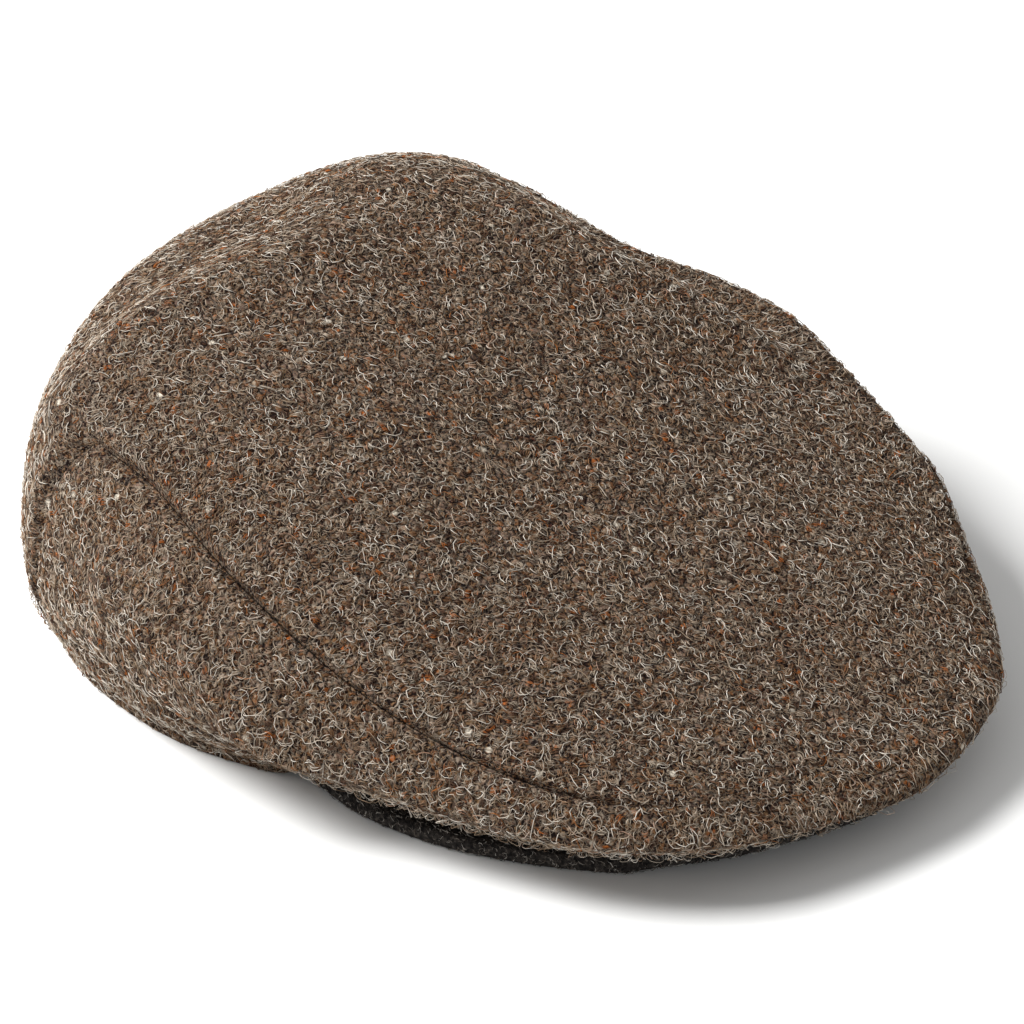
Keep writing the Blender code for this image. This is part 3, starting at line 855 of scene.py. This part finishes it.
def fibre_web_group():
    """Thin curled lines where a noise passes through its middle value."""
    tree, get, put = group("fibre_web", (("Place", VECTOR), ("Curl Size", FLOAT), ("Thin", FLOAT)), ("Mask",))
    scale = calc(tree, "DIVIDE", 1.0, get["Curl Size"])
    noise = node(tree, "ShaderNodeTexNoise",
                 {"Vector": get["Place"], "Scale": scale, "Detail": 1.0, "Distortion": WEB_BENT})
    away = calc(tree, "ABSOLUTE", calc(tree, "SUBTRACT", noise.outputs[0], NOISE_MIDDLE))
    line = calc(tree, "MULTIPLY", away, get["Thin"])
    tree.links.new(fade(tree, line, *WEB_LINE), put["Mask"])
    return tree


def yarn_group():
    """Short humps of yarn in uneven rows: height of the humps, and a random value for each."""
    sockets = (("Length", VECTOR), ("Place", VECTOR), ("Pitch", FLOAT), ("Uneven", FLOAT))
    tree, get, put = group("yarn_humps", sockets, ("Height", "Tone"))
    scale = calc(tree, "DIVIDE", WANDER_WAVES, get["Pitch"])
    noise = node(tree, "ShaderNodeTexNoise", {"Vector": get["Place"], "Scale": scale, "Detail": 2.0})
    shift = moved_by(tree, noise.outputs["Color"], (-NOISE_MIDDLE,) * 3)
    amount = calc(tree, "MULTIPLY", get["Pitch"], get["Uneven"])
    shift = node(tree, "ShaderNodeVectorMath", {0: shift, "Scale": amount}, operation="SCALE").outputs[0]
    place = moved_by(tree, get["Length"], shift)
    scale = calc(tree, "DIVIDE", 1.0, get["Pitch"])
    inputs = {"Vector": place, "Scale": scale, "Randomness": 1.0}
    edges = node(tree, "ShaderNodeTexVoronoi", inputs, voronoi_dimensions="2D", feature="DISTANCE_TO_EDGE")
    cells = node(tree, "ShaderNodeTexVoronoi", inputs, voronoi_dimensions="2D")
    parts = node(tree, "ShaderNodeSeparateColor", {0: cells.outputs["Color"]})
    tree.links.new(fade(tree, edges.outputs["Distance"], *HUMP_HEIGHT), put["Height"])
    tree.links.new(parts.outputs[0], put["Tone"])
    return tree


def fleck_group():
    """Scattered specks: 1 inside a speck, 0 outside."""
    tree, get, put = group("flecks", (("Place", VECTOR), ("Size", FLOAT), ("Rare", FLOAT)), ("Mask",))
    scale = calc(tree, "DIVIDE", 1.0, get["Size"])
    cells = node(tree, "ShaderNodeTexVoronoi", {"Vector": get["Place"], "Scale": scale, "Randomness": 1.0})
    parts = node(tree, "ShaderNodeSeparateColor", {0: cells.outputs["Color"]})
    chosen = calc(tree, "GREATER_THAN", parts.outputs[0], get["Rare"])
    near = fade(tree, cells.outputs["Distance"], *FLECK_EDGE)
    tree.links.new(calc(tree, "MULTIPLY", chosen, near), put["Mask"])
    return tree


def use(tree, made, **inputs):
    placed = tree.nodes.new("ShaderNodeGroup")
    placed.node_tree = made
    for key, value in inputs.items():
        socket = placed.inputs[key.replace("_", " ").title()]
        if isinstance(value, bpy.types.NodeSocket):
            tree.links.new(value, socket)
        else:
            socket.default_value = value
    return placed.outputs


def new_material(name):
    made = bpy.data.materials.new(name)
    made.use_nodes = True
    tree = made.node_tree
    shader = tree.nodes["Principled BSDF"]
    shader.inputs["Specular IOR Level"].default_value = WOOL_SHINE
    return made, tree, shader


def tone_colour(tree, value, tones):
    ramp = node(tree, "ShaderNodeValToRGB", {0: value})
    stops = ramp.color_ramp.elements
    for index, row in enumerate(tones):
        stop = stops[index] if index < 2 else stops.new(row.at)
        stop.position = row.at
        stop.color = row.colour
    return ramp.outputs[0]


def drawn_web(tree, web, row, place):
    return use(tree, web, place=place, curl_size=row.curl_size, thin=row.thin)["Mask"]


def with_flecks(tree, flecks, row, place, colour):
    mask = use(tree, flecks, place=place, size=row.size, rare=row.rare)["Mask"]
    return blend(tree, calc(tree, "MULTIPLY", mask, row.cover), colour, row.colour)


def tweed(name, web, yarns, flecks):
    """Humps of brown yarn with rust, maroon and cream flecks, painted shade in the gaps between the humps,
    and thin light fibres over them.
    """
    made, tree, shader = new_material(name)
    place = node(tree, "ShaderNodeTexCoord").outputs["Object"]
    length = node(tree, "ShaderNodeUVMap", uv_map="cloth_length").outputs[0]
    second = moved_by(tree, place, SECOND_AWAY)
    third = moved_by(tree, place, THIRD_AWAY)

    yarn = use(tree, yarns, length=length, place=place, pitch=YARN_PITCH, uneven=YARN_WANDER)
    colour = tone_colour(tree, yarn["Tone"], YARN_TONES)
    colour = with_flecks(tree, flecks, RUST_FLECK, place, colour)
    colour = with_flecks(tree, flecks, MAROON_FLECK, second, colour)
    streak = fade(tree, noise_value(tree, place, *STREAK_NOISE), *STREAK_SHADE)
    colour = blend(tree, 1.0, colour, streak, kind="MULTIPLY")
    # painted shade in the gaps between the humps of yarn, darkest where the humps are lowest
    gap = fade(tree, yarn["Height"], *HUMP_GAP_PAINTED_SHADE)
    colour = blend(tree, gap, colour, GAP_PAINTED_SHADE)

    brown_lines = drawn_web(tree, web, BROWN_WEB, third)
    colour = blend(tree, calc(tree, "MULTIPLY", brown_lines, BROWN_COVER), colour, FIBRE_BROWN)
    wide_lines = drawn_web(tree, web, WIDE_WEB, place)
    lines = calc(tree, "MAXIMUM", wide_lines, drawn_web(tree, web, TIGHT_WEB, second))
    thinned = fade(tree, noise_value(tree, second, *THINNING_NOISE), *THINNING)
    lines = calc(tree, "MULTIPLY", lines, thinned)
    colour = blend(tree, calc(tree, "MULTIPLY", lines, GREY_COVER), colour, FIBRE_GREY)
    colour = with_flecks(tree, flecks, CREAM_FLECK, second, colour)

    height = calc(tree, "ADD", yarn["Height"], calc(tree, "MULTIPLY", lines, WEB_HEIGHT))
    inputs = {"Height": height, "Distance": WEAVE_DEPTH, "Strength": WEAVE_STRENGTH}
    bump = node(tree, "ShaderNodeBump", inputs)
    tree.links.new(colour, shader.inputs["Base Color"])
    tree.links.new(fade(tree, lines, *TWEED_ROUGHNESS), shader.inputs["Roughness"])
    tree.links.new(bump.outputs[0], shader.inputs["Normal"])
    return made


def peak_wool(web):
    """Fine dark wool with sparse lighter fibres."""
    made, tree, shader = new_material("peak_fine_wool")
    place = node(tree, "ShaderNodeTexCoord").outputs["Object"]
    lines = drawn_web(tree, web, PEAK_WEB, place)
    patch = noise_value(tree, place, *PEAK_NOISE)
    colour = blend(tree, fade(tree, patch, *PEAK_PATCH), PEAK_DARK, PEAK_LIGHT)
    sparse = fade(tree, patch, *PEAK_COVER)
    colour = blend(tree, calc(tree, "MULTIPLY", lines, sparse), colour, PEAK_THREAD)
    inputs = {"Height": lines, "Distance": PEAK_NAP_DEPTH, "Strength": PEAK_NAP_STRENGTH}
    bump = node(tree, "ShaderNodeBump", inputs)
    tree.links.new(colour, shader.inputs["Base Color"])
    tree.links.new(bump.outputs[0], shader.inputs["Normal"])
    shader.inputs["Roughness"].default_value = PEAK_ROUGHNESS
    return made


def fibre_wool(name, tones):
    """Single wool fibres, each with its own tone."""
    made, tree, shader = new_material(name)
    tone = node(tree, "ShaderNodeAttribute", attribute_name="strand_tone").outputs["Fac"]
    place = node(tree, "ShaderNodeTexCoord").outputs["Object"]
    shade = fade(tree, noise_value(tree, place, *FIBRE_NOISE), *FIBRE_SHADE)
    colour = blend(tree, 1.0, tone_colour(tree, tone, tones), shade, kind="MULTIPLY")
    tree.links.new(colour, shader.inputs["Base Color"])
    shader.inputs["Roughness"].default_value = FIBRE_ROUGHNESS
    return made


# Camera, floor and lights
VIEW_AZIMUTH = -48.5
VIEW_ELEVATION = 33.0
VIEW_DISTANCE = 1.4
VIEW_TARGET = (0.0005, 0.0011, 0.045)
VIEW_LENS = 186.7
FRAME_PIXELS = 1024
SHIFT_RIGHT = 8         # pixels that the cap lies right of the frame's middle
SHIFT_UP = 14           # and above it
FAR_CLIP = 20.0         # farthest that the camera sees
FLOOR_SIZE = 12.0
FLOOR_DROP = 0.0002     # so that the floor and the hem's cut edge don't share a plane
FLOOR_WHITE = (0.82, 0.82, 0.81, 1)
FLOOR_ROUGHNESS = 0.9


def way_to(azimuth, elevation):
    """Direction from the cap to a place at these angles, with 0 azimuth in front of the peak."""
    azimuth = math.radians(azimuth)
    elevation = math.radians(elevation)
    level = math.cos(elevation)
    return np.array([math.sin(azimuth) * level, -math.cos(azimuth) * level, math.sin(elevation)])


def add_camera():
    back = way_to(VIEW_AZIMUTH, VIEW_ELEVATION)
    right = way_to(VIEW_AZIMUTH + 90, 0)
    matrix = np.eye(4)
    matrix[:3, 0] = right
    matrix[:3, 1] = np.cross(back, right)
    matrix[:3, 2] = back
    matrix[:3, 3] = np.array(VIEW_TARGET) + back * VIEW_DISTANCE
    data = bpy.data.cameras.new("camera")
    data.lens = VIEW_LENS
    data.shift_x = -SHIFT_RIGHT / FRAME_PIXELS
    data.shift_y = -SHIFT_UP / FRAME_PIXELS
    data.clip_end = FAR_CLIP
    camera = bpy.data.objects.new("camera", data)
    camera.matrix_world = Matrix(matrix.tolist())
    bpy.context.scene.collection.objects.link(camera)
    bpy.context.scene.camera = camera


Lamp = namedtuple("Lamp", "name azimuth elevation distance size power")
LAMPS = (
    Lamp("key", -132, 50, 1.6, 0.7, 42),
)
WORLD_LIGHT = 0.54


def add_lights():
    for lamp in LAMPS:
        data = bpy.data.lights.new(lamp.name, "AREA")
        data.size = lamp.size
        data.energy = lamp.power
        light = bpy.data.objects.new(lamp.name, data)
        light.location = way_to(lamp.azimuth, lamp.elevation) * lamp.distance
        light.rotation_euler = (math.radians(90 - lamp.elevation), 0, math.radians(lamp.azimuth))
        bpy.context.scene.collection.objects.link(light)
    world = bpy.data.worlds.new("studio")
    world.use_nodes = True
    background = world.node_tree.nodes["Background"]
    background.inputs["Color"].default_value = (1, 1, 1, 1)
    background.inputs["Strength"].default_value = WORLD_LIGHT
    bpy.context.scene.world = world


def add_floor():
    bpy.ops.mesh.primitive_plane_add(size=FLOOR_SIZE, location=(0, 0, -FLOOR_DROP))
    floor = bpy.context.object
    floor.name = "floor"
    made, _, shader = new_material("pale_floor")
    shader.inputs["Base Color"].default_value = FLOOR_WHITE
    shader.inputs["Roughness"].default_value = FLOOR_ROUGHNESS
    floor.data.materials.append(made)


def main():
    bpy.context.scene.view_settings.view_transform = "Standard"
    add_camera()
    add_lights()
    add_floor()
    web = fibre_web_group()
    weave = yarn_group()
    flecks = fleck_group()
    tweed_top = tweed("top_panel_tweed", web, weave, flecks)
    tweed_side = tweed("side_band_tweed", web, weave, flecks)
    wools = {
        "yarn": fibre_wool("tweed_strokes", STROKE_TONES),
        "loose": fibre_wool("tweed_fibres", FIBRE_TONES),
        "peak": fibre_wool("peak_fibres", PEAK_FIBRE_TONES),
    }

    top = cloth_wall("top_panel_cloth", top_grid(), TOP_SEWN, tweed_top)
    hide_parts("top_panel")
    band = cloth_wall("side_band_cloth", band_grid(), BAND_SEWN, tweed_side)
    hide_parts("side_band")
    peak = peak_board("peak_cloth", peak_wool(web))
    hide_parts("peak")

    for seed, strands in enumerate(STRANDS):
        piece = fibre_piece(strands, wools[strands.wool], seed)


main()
++++++++++++++++++++
THE EXERCISE: Show all lines above holding "scene".

COMPLETE OUTPUT:
Keep writing the Blender code for this image. This is part 3, starting at line 855 of scene.py. This part finishes it.
    bpy.context.scene.collection.objects.link(camera)
    bpy.context.scene.camera = camera
        bpy.context.scene.collection.objects.link(light)
    bpy.context.scene.world = world
    bpy.context.scene.view_settings.view_transform = "Standard"